What is asked: Answer with nothing but the number of lines that include the word "from".
------------------------
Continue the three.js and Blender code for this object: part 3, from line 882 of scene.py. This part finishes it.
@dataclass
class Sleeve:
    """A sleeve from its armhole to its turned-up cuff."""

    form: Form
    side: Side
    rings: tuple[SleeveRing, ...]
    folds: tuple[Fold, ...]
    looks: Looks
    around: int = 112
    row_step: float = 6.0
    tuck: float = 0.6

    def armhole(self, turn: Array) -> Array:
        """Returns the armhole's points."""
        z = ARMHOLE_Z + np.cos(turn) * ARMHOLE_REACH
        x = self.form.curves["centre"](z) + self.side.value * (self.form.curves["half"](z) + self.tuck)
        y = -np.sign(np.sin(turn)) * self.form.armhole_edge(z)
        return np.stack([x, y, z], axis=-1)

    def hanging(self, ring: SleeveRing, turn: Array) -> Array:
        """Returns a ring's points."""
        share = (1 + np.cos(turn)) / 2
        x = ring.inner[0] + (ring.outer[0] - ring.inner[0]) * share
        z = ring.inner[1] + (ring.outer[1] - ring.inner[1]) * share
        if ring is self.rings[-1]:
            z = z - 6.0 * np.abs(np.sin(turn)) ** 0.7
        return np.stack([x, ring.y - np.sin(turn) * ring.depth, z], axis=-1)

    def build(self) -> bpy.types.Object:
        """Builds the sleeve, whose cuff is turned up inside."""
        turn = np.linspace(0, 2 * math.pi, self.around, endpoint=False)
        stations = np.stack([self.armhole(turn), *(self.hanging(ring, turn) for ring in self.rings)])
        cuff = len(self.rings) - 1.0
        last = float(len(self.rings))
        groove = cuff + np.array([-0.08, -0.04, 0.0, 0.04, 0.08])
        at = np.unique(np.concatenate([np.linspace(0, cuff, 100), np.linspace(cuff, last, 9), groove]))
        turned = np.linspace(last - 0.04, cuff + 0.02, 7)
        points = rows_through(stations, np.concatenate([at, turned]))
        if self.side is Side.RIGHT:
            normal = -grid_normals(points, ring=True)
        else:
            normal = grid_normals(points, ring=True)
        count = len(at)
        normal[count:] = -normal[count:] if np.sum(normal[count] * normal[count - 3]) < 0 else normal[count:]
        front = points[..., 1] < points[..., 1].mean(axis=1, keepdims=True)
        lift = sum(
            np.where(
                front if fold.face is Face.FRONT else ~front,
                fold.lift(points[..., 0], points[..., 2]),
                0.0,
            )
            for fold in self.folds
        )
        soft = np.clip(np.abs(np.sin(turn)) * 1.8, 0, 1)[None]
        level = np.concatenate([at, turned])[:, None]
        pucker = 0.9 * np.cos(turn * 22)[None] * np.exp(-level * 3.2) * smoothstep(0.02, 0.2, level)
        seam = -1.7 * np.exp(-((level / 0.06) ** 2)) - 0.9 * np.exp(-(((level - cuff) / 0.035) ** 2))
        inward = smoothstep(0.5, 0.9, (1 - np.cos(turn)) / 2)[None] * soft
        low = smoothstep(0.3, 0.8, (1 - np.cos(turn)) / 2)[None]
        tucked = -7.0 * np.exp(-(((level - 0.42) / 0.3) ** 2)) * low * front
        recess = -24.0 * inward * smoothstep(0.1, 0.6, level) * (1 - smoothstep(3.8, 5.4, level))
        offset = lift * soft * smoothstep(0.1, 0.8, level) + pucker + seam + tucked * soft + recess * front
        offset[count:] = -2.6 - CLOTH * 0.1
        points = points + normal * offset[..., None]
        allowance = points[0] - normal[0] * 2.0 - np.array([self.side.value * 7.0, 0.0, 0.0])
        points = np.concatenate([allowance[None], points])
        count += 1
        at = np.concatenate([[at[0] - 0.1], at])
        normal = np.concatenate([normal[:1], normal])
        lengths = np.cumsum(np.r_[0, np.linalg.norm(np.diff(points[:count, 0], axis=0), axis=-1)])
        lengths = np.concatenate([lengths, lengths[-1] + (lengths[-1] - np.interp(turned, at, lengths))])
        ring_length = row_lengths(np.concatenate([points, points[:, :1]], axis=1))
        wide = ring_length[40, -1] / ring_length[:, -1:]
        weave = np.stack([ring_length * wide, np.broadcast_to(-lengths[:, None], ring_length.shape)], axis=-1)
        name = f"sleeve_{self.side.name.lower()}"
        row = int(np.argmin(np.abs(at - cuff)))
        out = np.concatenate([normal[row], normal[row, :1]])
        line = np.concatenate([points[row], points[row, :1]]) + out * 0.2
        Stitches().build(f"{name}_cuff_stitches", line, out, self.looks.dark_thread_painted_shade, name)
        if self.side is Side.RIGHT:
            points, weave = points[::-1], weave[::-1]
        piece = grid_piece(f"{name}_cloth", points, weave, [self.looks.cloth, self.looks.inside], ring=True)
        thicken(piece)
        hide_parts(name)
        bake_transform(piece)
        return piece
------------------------
Correct result: 2